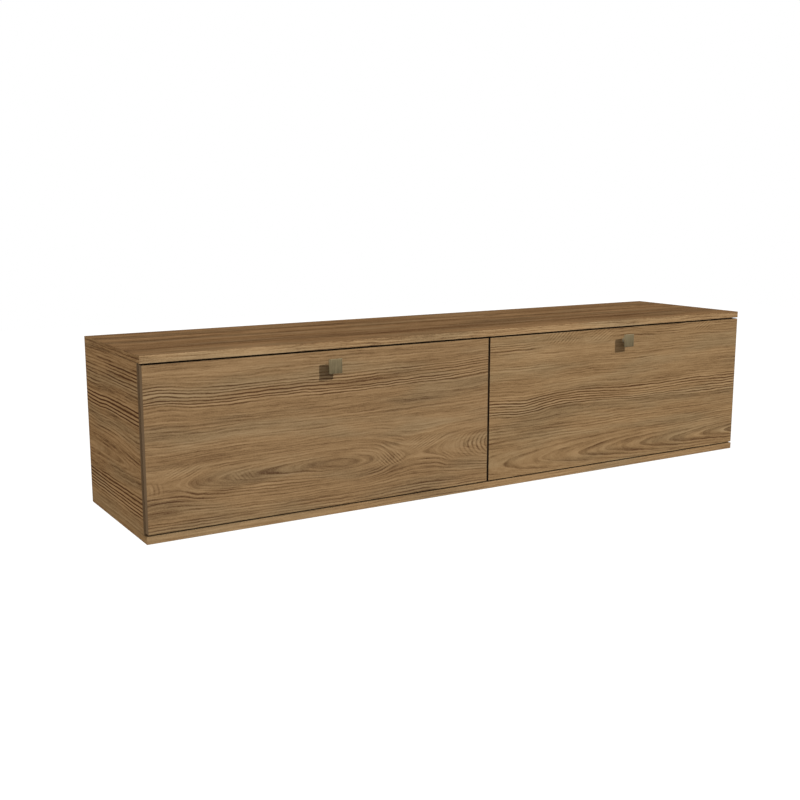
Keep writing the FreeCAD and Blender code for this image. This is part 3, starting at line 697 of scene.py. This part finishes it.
def wood_print(name, figure, grain, edge_faces=False, face_tints=(), joints=(), shade_along=()):
    """Printed oak on a board: growth rings, streaks, clouds and a matt foil.

    edge_faces puts a plain band on the board's edges, with painted shade on a door's edges that face a
    gap, and face_tints gives the faces along an axis a tint of their own. The last two arguments hold
    the place and half width of lines of painted shade in the gaps, up the cabinet and along it.
    """
    colours = bpy.context.scene.cabinet_colours
    figure = FIGURES[figure]
    finish = new_finish(name)
    place = finish.place()
    along, across = board_axes(finish, place, grain)
    bent = bent_grain(finish, along, across, figure["waves"], figure["bends"])
    rings, near, close = grain_rings(finish, along, bent, figure["hearts"])
    line = growth_lines(finish, figure, rings, near, close)
    line = with_ring_ends(finish, line, figure["tips"], along, across, bent)
    band = dark_bands(finish, figure["bands"], along, bent)
    uneven = finish.smooth(finish.clouds(UNEVEN, along, rings), *UNEVEN_RANGE)
    strength = band * finish.between(uneven, *BAND_LINES) + finish.between(uneven, *PLAIN_LINES)

    broad = finish.clouds(BROAD, along, bent)
    vein = finish.clouds(VEIN, along, rings, across / VEIN_CHANGE)
    streak = finish.clouds(STREAK, along, rings, across / STREAK_CHANGE)
    fibre = finish.clouds(FIBRE, along, rings)
    pore = finish.clouds(PORE, along, across)
    streaks = (vein * VEIN.weight + streak * STREAK.weight) * (1.0 - close * STREAK_FADE)
    texture = broad * BROAD.weight + streaks + fibre * FIBRE.weight + pore * PORE.weight
    tone = (texture - line * strength - band * BAND_SHADE) * figure["depth"] + figure["tone"]
    for patch in figure["patches"]:
        *where, shade = patch
        tone = tone + hill(finish, along, bent, *where) * shade

    plain = wood_colour(finish, colours, tone, along, across)
    colour = finish.tinted(plain, figure["tint"])
    if edge_faces:
        broad_side = (1, 0, 0) if grain == "side" else (0, 1, 0)
        band_colour = edge_band_with_shade(finish, colours, grain, along, streak)
        colour = finish.mix(finish.facing(broad_side), band_colour, colour)
    for axis, tint in face_tints:
        colour = finish.mix(finish.facing(axis), colour, finish.tinted(plain, tint))
    # Painted shade in the gaps, on the faces at a door's foot and head, under the top board and between the
    # doors
    if joints or shade_along:
        shade = painted_shade_lines(surface_rise(finish, place), joints) + painted_shade_lines(along, shade_along)
        colour = finish.mix(shade.math("MINIMUM", 1.0), colour, colours.gap_shade)
    roughness = FOIL_ROUGHNESS - fibre * FOIL_CHANGE
    relief = fibre - line * LINE_RELIEF
    return finish.surface(colour, roughness, bump=relief, bump_depth=FOIL_RELIEF, Specular_IOR_Level=0.0)


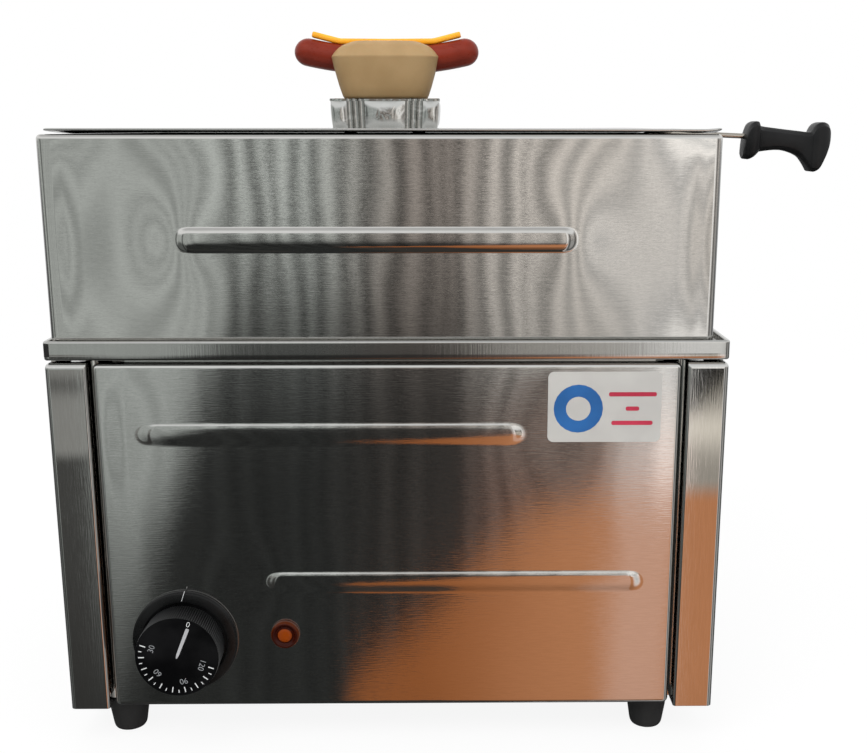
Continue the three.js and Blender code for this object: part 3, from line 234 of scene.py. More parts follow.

▶ [Request]: Give all the records again. Match them exactly.

▶ [Solved problem]:
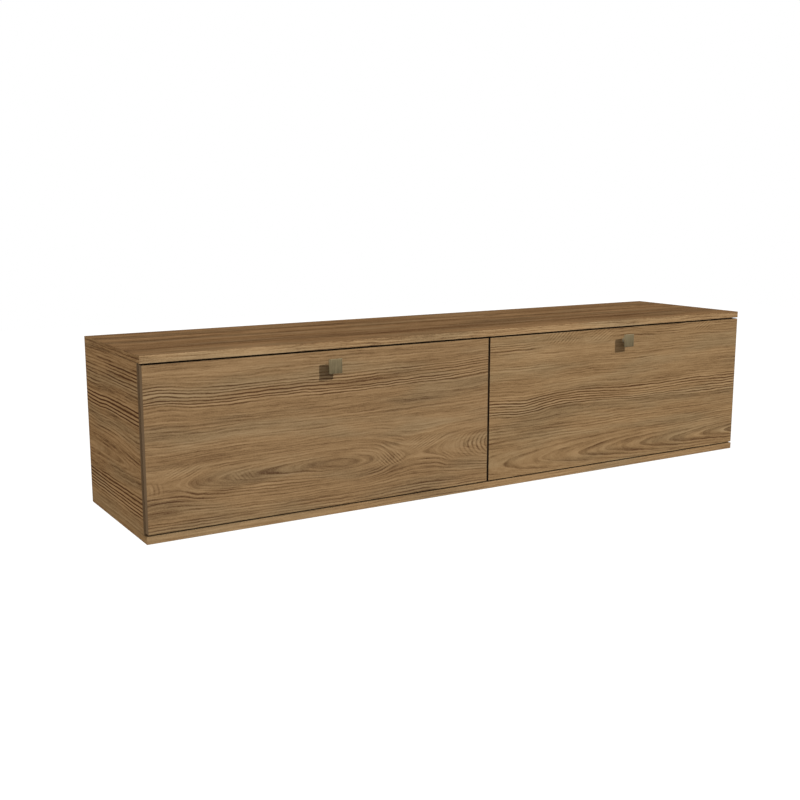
Keep writing the FreeCAD and Blender code for this image. This is part 3, starting at line 697 of scene.py. This part finishes it.
def wood_print(name, figure, grain, edge_faces=False, face_tints=(), joints=(), shade_along=()):
    """Printed oak on a board: growth rings, streaks, clouds and a matt foil.

    edge_faces puts a plain band on the board's edges, with painted shade on a door's edges that face a
    gap, and face_tints gives the faces along an axis a tint of their own. The last two arguments hold
    the place and half width of lines of painted shade in the gaps, up the cabinet and along it.
    """
    colours = bpy.context.scene.cabinet_colours
    figure = FIGURES[figure]
    finish = new_finish(name)
    place = finish.place()
    along, across = board_axes(finish, place, grain)
    bent = bent_grain(finish, along, across, figure["waves"], figure["bends"])
    rings, near, close = grain_rings(finish, along, bent, figure["hearts"])
    line = growth_lines(finish, figure, rings, near, close)
    line = with_ring_ends(finish, line, figure["tips"], along, across, bent)
    band = dark_bands(finish, figure["bands"], along, bent)
    uneven = finish.smooth(finish.clouds(UNEVEN, along, rings), *UNEVEN_RANGE)
    strength = band * finish.between(uneven, *BAND_LINES) + finish.between(uneven, *PLAIN_LINES)

    broad = finish.clouds(BROAD, along, bent)
    vein = finish.clouds(VEIN, along, rings, across / VEIN_CHANGE)
    streak = finish.clouds(STREAK, along, rings, across / STREAK_CHANGE)
    fibre = finish.clouds(FIBRE, along, rings)
    pore = finish.clouds(PORE, along, across)
    streaks = (vein * VEIN.weight + streak * STREAK.weight) * (1.0 - close * STREAK_FADE)
    texture = broad * BROAD.weight + streaks + fibre * FIBRE.weight + pore * PORE.weight
    tone = (texture - line * strength - band * BAND_SHADE) * figure["depth"] + figure["tone"]
    for patch in figure["patches"]:
        *where, shade = patch
        tone = tone + hill(finish, along, bent, *where) * shade

    plain = wood_colour(finish, colours, tone, along, across)
    colour = finish.tinted(plain, figure["tint"])
    if edge_faces:
        broad_side = (1, 0, 0) if grain == "side" else (0, 1, 0)
        band_colour = edge_band_with_shade(finish, colours, grain, along, streak)
        colour = finish.mix(finish.facing(broad_side), band_colour, colour)
    for axis, tint in face_tints:
        colour = finish.mix(finish.facing(axis), colour, finish.tinted(plain, tint))
    # Painted shade in the gaps, on the faces at a door's foot and head, under the top board and between the
    # doors
    if joints or shade_along:
        shade = painted_shade_lines(surface_rise(finish, place), joints) + painted_shade_lines(along, shade_along)
        colour = finish.mix(shade.math("MINIMUM", 1.0), colour, colours.gap_shade)
    roughness = FOIL_ROUGHNESS - fibre * FOIL_CHANGE
    relief = fibre - line * LINE_RELIEF
    return finish.surface(colour, roughness, bump=relief, bump_depth=FOIL_RELIEF, Specular_IOR_Level=0.0)


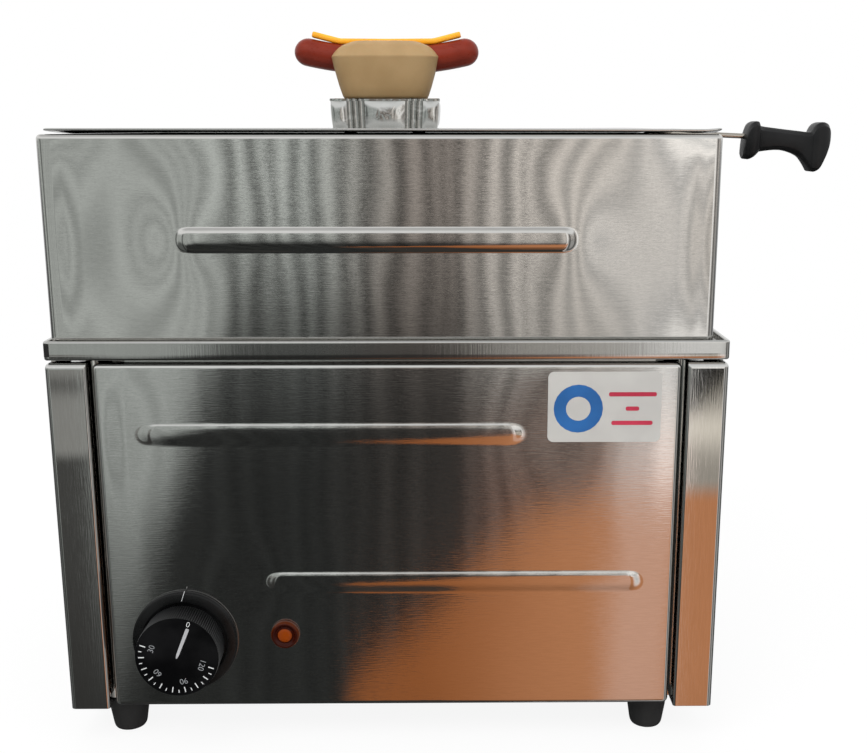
Continue the three.js and Blender code for this object: part 3, from line 234 of scene.py. More parts follow.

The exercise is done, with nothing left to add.